In March 2012, euro area finance ministers approved financing of the Second Economic Adjustment Programme for Greece. The euro-area Member States and the IMF committed the undisbursed amounts of the first programme plus an additional €130 billion for the years 2012-14. Whereas the financing of the first programme was based on bilateral loans, it was agreed that - on the side of euro-area Member States - the second programme would be financed by the European Financial Stability Facility (EFSF).
In total, the second programme foresees financial assistance of €164.5 billion until the end of 2014. Of this amount, the euro-area commitment amounts to €144.7 billion to be provided via the EFSF, while the IMF contributes €19.8 billion.

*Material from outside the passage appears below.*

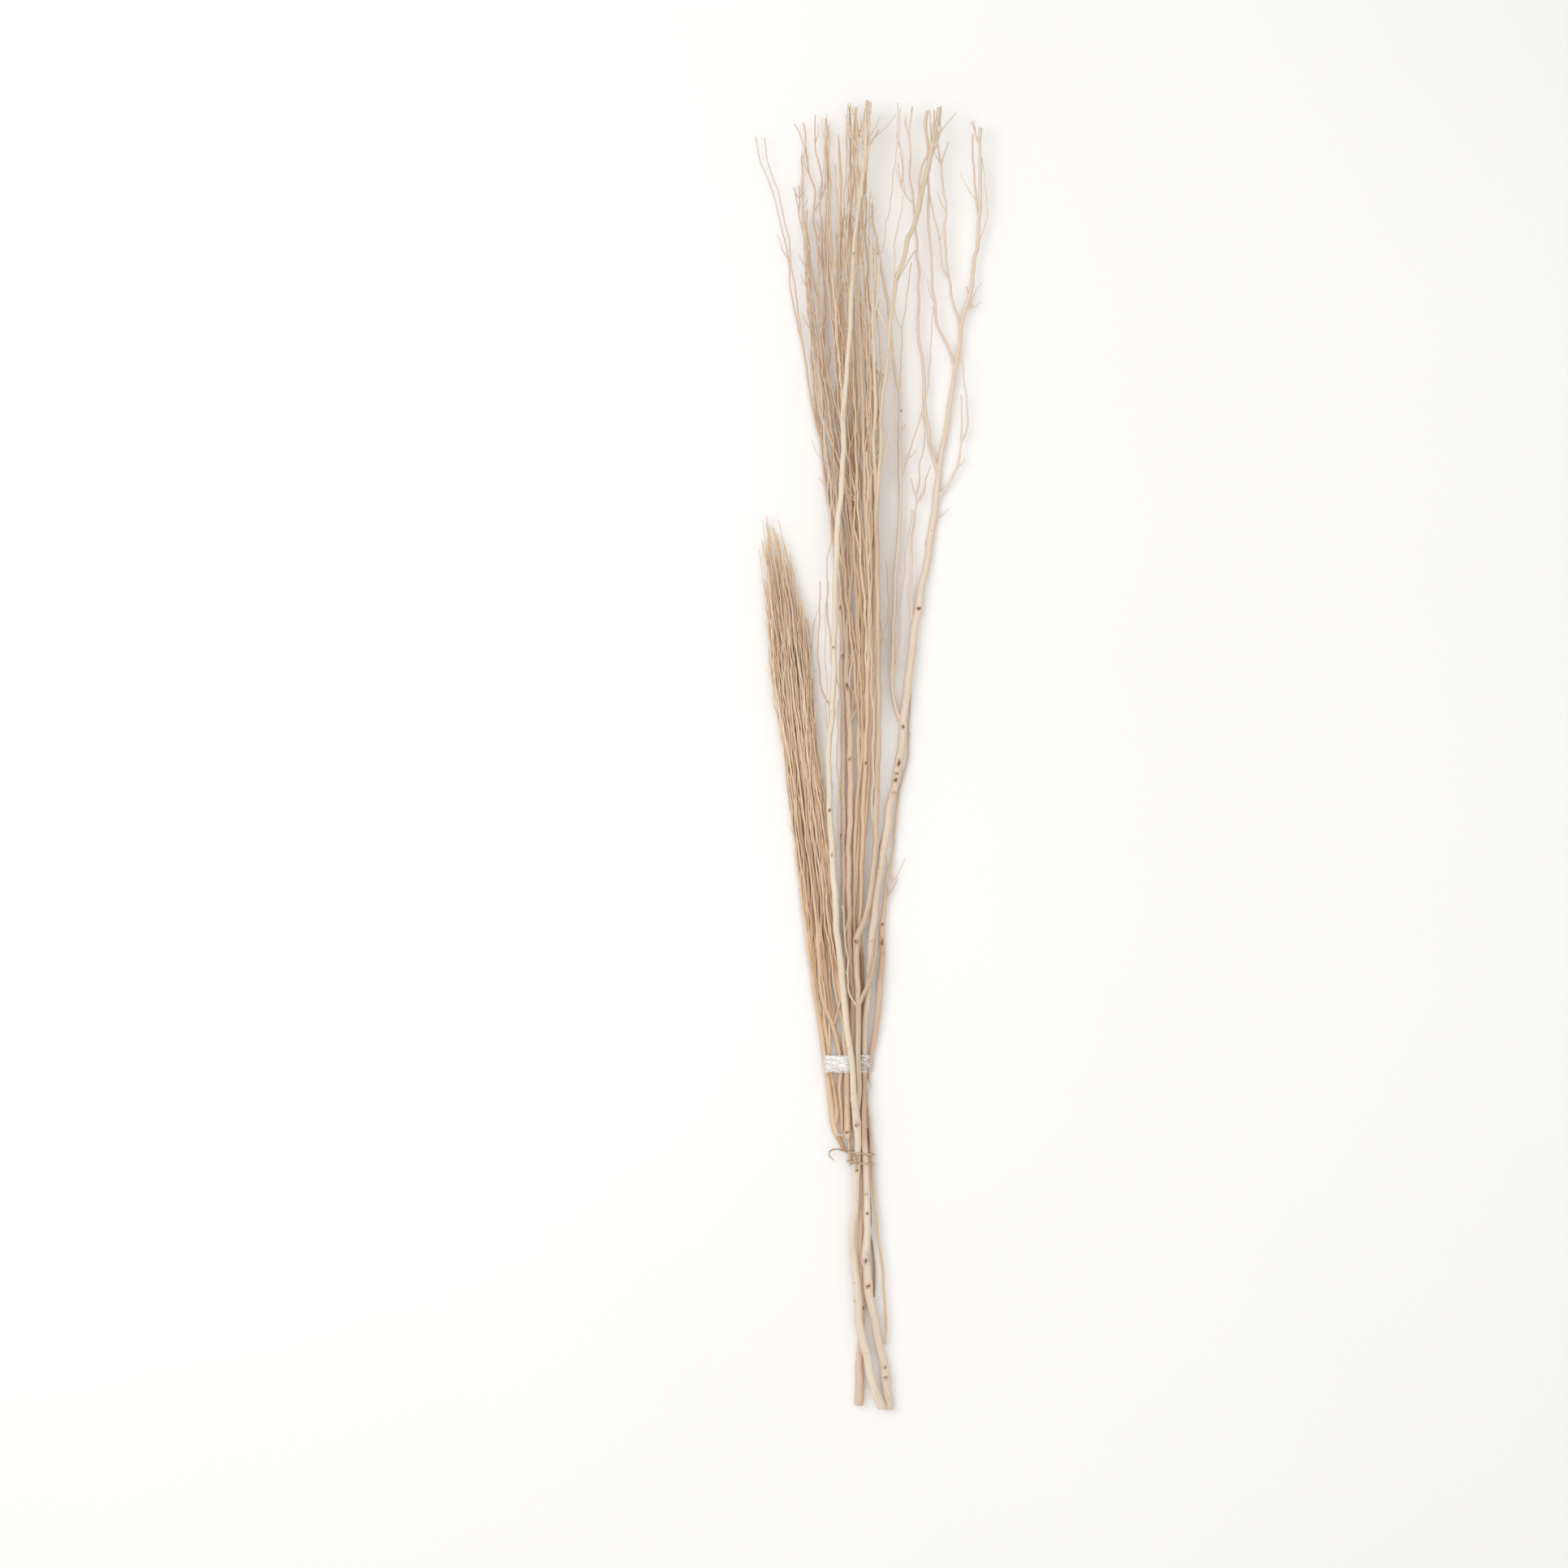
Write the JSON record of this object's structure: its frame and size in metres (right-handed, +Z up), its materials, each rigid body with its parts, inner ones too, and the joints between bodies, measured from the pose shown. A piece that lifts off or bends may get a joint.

On 20 July 2011, a Task Force was launched to provide technical assistance to Greece.
The purpose of the Task Force is to identify and coordinate the technical assistance that Greece needs to deliver of the EU/IMF adjustment programme and to accelerate the absorption of EU funds.
Ireland: The Economic Adjustment Programme for Ireland was formally agreed in December 2010. It includes a joint financing package of €85 billion and covers the period 2010-2013.
Portugal: The Economic Adjustment Programme for Portugal was agreed in May 2011. It covers the period 2011 to mid-2014 and includes a joint financing package of €78 billion (EU/EFSM – €26 billion, euro area/EFSF – €26 billion, IMF – about €26 billion).
Spain: In July 2012 the Eurogroup agreed to provide up to €100 billion to Spain for the recapitalisation and restructuring of its financial sector. This funding is provided by the EFSF and is aimed at supporting the emergence of a reformed, responsible banking sector for Spain capable of supporting growth and employment.
Balance of Payments assistance: During the crisis, assistance under the EU’s Balance of Payments facility was also provided to Latvia and Hungary, and a precautionary programme is still underway for Romania.